**Exercise material**
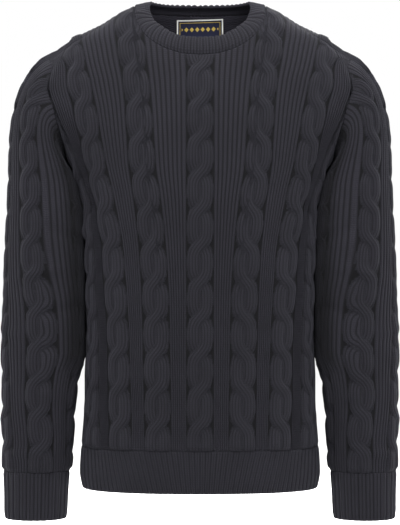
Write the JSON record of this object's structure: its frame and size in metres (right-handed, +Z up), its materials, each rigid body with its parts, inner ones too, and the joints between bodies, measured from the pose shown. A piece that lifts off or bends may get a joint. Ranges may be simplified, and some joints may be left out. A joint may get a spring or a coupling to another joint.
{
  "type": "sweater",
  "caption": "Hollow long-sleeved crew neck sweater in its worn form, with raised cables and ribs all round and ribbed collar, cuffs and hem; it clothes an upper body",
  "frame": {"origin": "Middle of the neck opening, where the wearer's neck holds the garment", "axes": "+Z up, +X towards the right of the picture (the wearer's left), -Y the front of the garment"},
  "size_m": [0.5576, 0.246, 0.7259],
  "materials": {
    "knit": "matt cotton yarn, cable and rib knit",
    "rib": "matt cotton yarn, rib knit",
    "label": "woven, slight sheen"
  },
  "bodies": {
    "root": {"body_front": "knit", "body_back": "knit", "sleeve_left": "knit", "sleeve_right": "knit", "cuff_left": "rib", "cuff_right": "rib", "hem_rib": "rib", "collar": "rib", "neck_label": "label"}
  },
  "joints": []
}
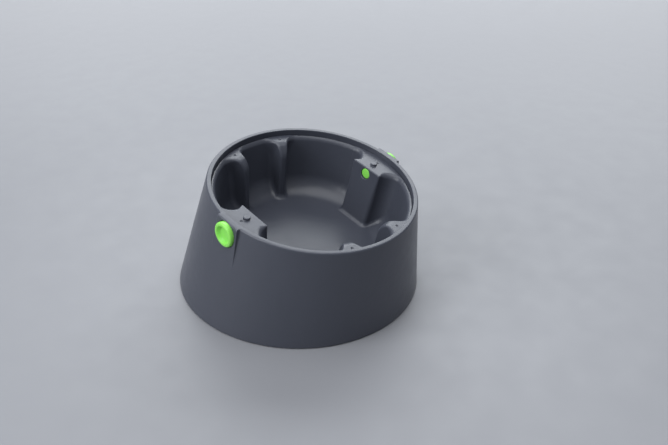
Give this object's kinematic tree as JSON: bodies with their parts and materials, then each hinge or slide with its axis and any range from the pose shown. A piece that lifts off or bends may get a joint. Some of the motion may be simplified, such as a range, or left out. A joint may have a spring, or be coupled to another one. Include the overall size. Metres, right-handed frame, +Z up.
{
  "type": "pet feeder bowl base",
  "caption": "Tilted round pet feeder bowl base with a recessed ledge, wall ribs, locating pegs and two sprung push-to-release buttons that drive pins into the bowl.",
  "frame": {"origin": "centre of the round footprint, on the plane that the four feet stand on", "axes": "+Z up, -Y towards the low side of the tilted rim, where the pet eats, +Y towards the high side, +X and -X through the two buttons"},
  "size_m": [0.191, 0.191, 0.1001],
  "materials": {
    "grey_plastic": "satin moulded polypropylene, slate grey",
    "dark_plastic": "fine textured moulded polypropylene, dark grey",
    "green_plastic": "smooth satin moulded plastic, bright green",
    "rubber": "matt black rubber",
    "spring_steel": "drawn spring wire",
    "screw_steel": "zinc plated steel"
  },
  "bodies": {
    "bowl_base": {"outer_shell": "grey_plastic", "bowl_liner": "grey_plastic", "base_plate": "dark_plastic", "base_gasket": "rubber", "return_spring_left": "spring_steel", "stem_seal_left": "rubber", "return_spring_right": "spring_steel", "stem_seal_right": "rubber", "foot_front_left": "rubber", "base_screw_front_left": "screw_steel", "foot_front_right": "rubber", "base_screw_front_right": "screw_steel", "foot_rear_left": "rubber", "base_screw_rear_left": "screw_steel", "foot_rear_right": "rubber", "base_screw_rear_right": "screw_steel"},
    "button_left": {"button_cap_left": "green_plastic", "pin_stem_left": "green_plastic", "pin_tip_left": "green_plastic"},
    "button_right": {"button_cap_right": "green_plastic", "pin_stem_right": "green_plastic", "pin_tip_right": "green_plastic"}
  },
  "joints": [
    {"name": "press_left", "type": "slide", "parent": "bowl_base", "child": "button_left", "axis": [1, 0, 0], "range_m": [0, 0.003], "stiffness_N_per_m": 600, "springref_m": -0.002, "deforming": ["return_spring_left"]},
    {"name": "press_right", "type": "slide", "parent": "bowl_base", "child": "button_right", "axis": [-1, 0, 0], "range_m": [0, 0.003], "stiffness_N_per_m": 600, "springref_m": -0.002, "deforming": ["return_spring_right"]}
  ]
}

**Task brief**
Restate the records, all of them, precisely as written.

**Response to this task**
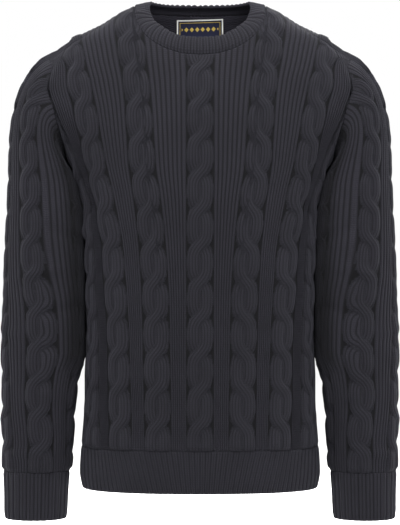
Write the JSON record of this object's structure: its frame and size in metres (right-handed, +Z up), its materials, each rigid body with its parts, inner ones too, and the joints between bodies, measured from the pose shown. A piece that lifts off or bends may get a joint. Ranges may be simplified, and some joints may be left out. A joint may get a spring or a coupling to another joint.
{
  "type": "sweater",
  "caption": "Hollow long-sleeved crew neck sweater in its worn form, with raised cables and ribs all round and ribbed collar, cuffs and hem; it clothes an upper body",
  "frame": {"origin": "Middle of the neck opening, where the wearer's neck holds the garment", "axes": "+Z up, +X towards the right of the picture (the wearer's left), -Y the front of the garment"},
  "size_m": [0.5576, 0.246, 0.7259],
  "materials": {
    "knit": "matt cotton yarn, cable and rib knit",
    "rib": "matt cotton yarn, rib knit",
    "label": "woven, slight sheen"
  },
  "bodies": {
    "root": {"body_front": "knit", "body_back": "knit", "sleeve_left": "knit", "sleeve_right": "knit", "cuff_left": "rib", "cuff_right": "rib", "hem_rib": "rib", "collar": "rib", "neck_label": "label"}
  },
  "joints": []
}
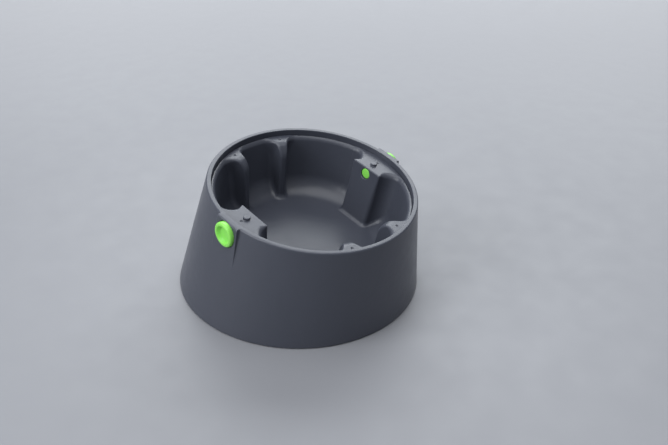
Give this object's kinematic tree as JSON: bodies with their parts and materials, then each hinge or slide with its axis and any range from the pose shown. A piece that lifts off or bends may get a joint. Some of the motion may be simplified, such as a range, or left out. A joint may have a spring, or be coupled to another one. Include the overall size. Metres, right-handed frame, +Z up.
{
  "type": "pet feeder bowl base",
  "caption": "Tilted round pet feeder bowl base with a recessed ledge, wall ribs, locating pegs and two sprung push-to-release buttons that drive pins into the bowl.",
  "frame": {"origin": "centre of the round footprint, on the plane that the four feet stand on", "axes": "+Z up, -Y towards the low side of the tilted rim, where the pet eats, +Y towards the high side, +X and -X through the two buttons"},
  "size_m": [0.191, 0.191, 0.1001],
  "materials": {
    "grey_plastic": "satin moulded polypropylene, slate grey",
    "dark_plastic": "fine textured moulded polypropylene, dark grey",
    "green_plastic": "smooth satin moulded plastic, bright green",
    "rubber": "matt black rubber",
    "spring_steel": "drawn spring wire",
    "screw_steel": "zinc plated steel"
  },
  "bodies": {
    "bowl_base": {"outer_shell": "grey_plastic", "bowl_liner": "grey_plastic", "base_plate": "dark_plastic", "base_gasket": "rubber", "return_spring_left": "spring_steel", "stem_seal_left": "rubber", "return_spring_right": "spring_steel", "stem_seal_right": "rubber", "foot_front_left": "rubber", "base_screw_front_left": "screw_steel", "foot_front_right": "rubber", "base_screw_front_right": "screw_steel", "foot_rear_left": "rubber", "base_screw_rear_left": "screw_steel", "foot_rear_right": "rubber", "base_screw_rear_right": "screw_steel"},
    "button_left": {"button_cap_left": "green_plastic", "pin_stem_left": "green_plastic", "pin_tip_left": "green_plastic"},
    "button_right": {"button_cap_right": "green_plastic", "pin_stem_right": "green_plastic", "pin_tip_right": "green_plastic"}
  },
  "joints": [
    {"name": "press_left", "type": "slide", "parent": "bowl_base", "child": "button_left", "axis": [1, 0, 0], "range_m": [0, 0.003], "stiffness_N_per_m": 600, "springref_m": -0.002, "deforming": ["return_spring_left"]},
    {"name": "press_right", "type": "slide", "parent": "bowl_base", "child": "button_right", "axis": [-1, 0, 0], "range_m": [0, 0.003], "stiffness_N_per_m": 600, "springref_m": -0.002, "deforming": ["return_spring_right"]}
  ]
}